Repeat every line below exactly, word for word.

———

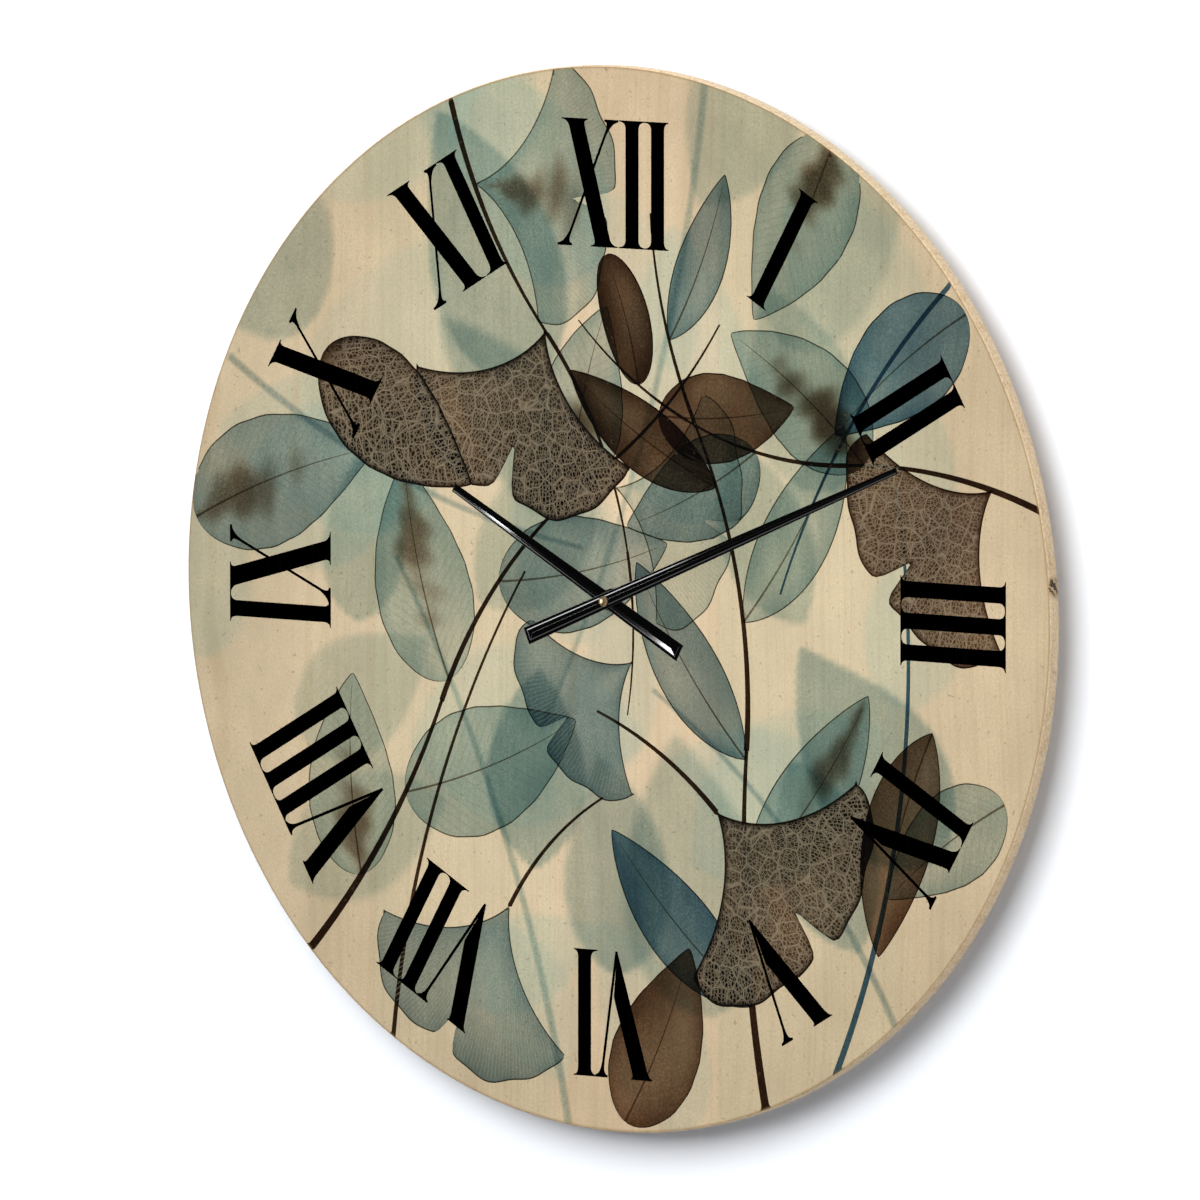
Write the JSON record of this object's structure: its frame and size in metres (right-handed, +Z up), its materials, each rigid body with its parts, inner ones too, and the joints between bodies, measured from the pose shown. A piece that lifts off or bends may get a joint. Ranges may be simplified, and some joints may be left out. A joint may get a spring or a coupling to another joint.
{
  "type": "round wooden wall clock",
  "caption": "Round wall clock: a thin disc of glued pine boards with a printed Roman dial, two black baton hands and a battery quartz movement that hangs it behind.",
  "frame": {"origin": "centre of the hook hole in the hanger behind the dial", "axes": "+Z up the wall, +Y through the hook hole towards the wall, +X to the viewer's right, so the dial faces -Y"},
  "size_m": [0.584, 0.036, 0.584],
  "materials": {
    "pine": "matte",
    "black_lacquer": "gloss",
    "brass": "polished",
    "arbor_brass": "satin",
    "blackened_brass": "satin",
    "gasket_rubber": "matte",
    "case_plastic": "satin",
    "plate_plastic": "satin",
    "knob_plastic": "satin",
    "hanger_steel": "satin",
    "gear_acetal": "satin",
    "ferrite": "matte",
    "motor_iron": "satin",
    "bobbin_plastic": "satin",
    "copper": "satin",
    "circuit_laminate": "satin",
    "epoxy": "gloss",
    "nickel": "satin",
    "battery_jacket": "satin"
  },
  "bodies": {
    "case": {"pine_board_1": "pine", "pine_board_2": "pine", "pine_board_3": "pine", "pine_board_4": "pine", "pine_board_5": "pine", "dial_washer": "blackened_brass", "dial_nut": "blackened_brass", "rubber_gasket": "gasket_rubber", "threaded_bushing": "arbor_brass", "movement_front_case": "case_plastic", "movement_rear_cover": "case_plastic", "middle_plate": "plate_plastic", "wall_hanger": "hanger_steel", "stator": "motor_iron", "coil_core": "motor_iron", "coil_bobbin": "bobbin_plastic", "coil_winding": "copper", "circuit_board": "circuit_laminate", "chip_cover": "epoxy", "quartz_crystal": "nickel", "battery": "battery_jacket", "contact_plus": "nickel", "contact_minus": "nickel"},
    "minute": {"minute_hand": "black_lacquer", "cap_nut": "brass", "minute_arbor": "arbor_brass", "centre_wheel": "gear_acetal"},
    "hour": {"hour_hand": "black_lacquer", "hour_wheel": "gear_acetal"},
    "reverser": {"reversing_wheel": "gear_acetal"},
    "knob": {"setting_knob": "knob_plastic"},
    "third": {"third_wheel": "gear_acetal"},
    "second": {"second_wheel": "gear_acetal"},
    "intermediate": {"intermediate_wheel": "gear_acetal"},
    "rotor": {"rotor_pinion": "gear_acetal", "rotor_magnet": "ferrite"}
  },
  "joints": [
    {"name": "minute_spin", "type": "hinge", "parent": "case", "child": "minute", "pos_m": [0, -0.0228, -0.034], "axis": [0, 1, 0], "continuous": true},
    {"name": "hour_spin", "type": "hinge", "parent": "case", "child": "hour", "pos_m": [0, -0.0228, -0.034], "axis": [0, 1, 0], "continuous": true},
    {"name": "reversing_spin", "type": "hinge", "parent": "case", "child": "reverser", "pos_m": [-0.009, -0.0108, -0.034], "axis": [0, 1, 0], "continuous": true},
    {"name": "knob_spin", "type": "hinge", "parent": "case", "child": "knob", "pos_m": [-0.01679, -0.0108, -0.0295], "axis": [0, 1, 0], "continuous": true},
    {"name": "third_spin", "type": "hinge", "parent": "case", "child": "third", "pos_m": [0.0045, -0.0108, -0.02621], "axis": [0, 1, 0], "continuous": true},
    {"name": "second_spin", "type": "hinge", "parent": "case", "child": "second", "pos_m": [0, -0.0108, -0.034], "axis": [0, 1, 0], "continuous": true},
    {"name": "intermediate_spin", "type": "hinge", "parent": "case", "child": "intermediate", "pos_m": [0.00822, -0.0038, -0.03699], "axis": [0, 1, 0], "continuous": true},
    {"name": "rotor_spin", "type": "hinge", "parent": "case", "child": "rotor", "pos_m": [0.01472, -0.0038, -0.03814], "axis": [0, 1, 0], "continuous": true}
  ],
  "couplings": [
    {"joint": "hour_spin", "follows": "minute_spin", "ratio": 0.083333},
    {"joint": "reversing_spin", "follows": "minute_spin", "ratio": -0.33333},
    {"joint": "knob_spin", "follows": "minute_spin", "ratio": 1},
    {"joint": "third_spin", "follows": "minute_spin", "ratio": -8},
    {"joint": "second_spin", "follows": "minute_spin", "ratio": 60},
    {"joint": "intermediate_spin", "follows": "minute_spin", "ratio": -360},
    {"joint": "rotor_spin", "follows": "minute_spin", "ratio": 1800}
  ]
}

———

• Result below:
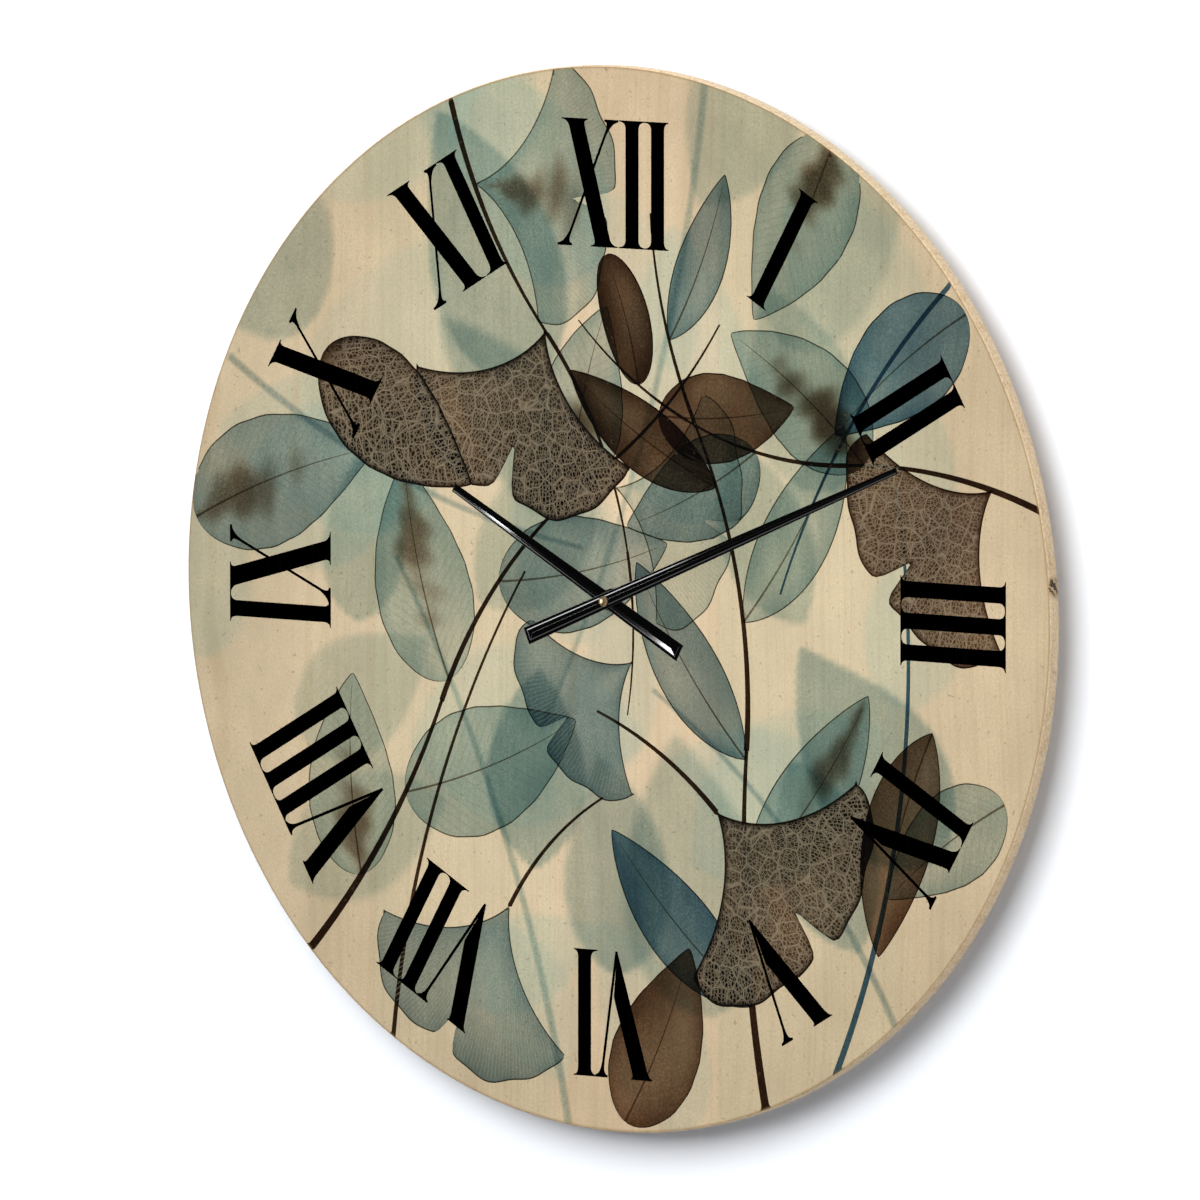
Write the JSON record of this object's structure: its frame and size in metres (right-handed, +Z up), its materials, each rigid body with its parts, inner ones too, and the joints between bodies, measured from the pose shown. A piece that lifts off or bends may get a joint. Ranges may be simplified, and some joints may be left out. A joint may get a spring or a coupling to another joint.
{
  "type": "round wooden wall clock",
  "caption": "Round wall clock: a thin disc of glued pine boards with a printed Roman dial, two black baton hands and a battery quartz movement that hangs it behind.",
  "frame": {"origin": "centre of the hook hole in the hanger behind the dial", "axes": "+Z up the wall, +Y through the hook hole towards the wall, +X to the viewer's right, so the dial faces -Y"},
  "size_m": [0.584, 0.036, 0.584],
  "materials": {
    "pine": "matte",
    "black_lacquer": "gloss",
    "brass": "polished",
    "arbor_brass": "satin",
    "blackened_brass": "satin",
    "gasket_rubber": "matte",
    "case_plastic": "satin",
    "plate_plastic": "satin",
    "knob_plastic": "satin",
    "hanger_steel": "satin",
    "gear_acetal": "satin",
    "ferrite": "matte",
    "motor_iron": "satin",
    "bobbin_plastic": "satin",
    "copper": "satin",
    "circuit_laminate": "satin",
    "epoxy": "gloss",
    "nickel": "satin",
    "battery_jacket": "satin"
  },
  "bodies": {
    "case": {"pine_board_1": "pine", "pine_board_2": "pine", "pine_board_3": "pine", "pine_board_4": "pine", "pine_board_5": "pine", "dial_washer": "blackened_brass", "dial_nut": "blackened_brass", "rubber_gasket": "gasket_rubber", "threaded_bushing": "arbor_brass", "movement_front_case": "case_plastic", "movement_rear_cover": "case_plastic", "middle_plate": "plate_plastic", "wall_hanger": "hanger_steel", "stator": "motor_iron", "coil_core": "motor_iron", "coil_bobbin": "bobbin_plastic", "coil_winding": "copper", "circuit_board": "circuit_laminate", "chip_cover": "epoxy", "quartz_crystal": "nickel", "battery": "battery_jacket", "contact_plus": "nickel", "contact_minus": "nickel"},
    "minute": {"minute_hand": "black_lacquer", "cap_nut": "brass", "minute_arbor": "arbor_brass", "centre_wheel": "gear_acetal"},
    "hour": {"hour_hand": "black_lacquer", "hour_wheel": "gear_acetal"},
    "reverser": {"reversing_wheel": "gear_acetal"},
    "knob": {"setting_knob": "knob_plastic"},
    "third": {"third_wheel": "gear_acetal"},
    "second": {"second_wheel": "gear_acetal"},
    "intermediate": {"intermediate_wheel": "gear_acetal"},
    "rotor": {"rotor_pinion": "gear_acetal", "rotor_magnet": "ferrite"}
  },
  "joints": [
    {"name": "minute_spin", "type": "hinge", "parent": "case", "child": "minute", "pos_m": [0, -0.0228, -0.034], "axis": [0, 1, 0], "continuous": true},
    {"name": "hour_spin", "type": "hinge", "parent": "case", "child": "hour", "pos_m": [0, -0.0228, -0.034], "axis": [0, 1, 0], "continuous": true},
    {"name": "reversing_spin", "type": "hinge", "parent": "case", "child": "reverser", "pos_m": [-0.009, -0.0108, -0.034], "axis": [0, 1, 0], "continuous": true},
    {"name": "knob_spin", "type": "hinge", "parent": "case", "child": "knob", "pos_m": [-0.01679, -0.0108, -0.0295], "axis": [0, 1, 0], "continuous": true},
    {"name": "third_spin", "type": "hinge", "parent": "case", "child": "third", "pos_m": [0.0045, -0.0108, -0.02621], "axis": [0, 1, 0], "continuous": true},
    {"name": "second_spin", "type": "hinge", "parent": "case", "child": "second", "pos_m": [0, -0.0108, -0.034], "axis": [0, 1, 0], "continuous": true},
    {"name": "intermediate_spin", "type": "hinge", "parent": "case", "child": "intermediate", "pos_m": [0.00822, -0.0038, -0.03699], "axis": [0, 1, 0], "continuous": true},
    {"name": "rotor_spin", "type": "hinge", "parent": "case", "child": "rotor", "pos_m": [0.01472, -0.0038, -0.03814], "axis": [0, 1, 0], "continuous": true}
  ],
  "couplings": [
    {"joint": "hour_spin", "follows": "minute_spin", "ratio": 0.083333},
    {"joint": "reversing_spin", "follows": "minute_spin", "ratio": -0.33333},
    {"joint": "knob_spin", "follows": "minute_spin", "ratio": 1},
    {"joint": "third_spin", "follows": "minute_spin", "ratio": -8},
    {"joint": "second_spin", "follows": "minute_spin", "ratio": 60},
    {"joint": "intermediate_spin", "follows": "minute_spin", "ratio": -360},
    {"joint": "rotor_spin", "follows": "minute_spin", "ratio": 1800}
  ]
}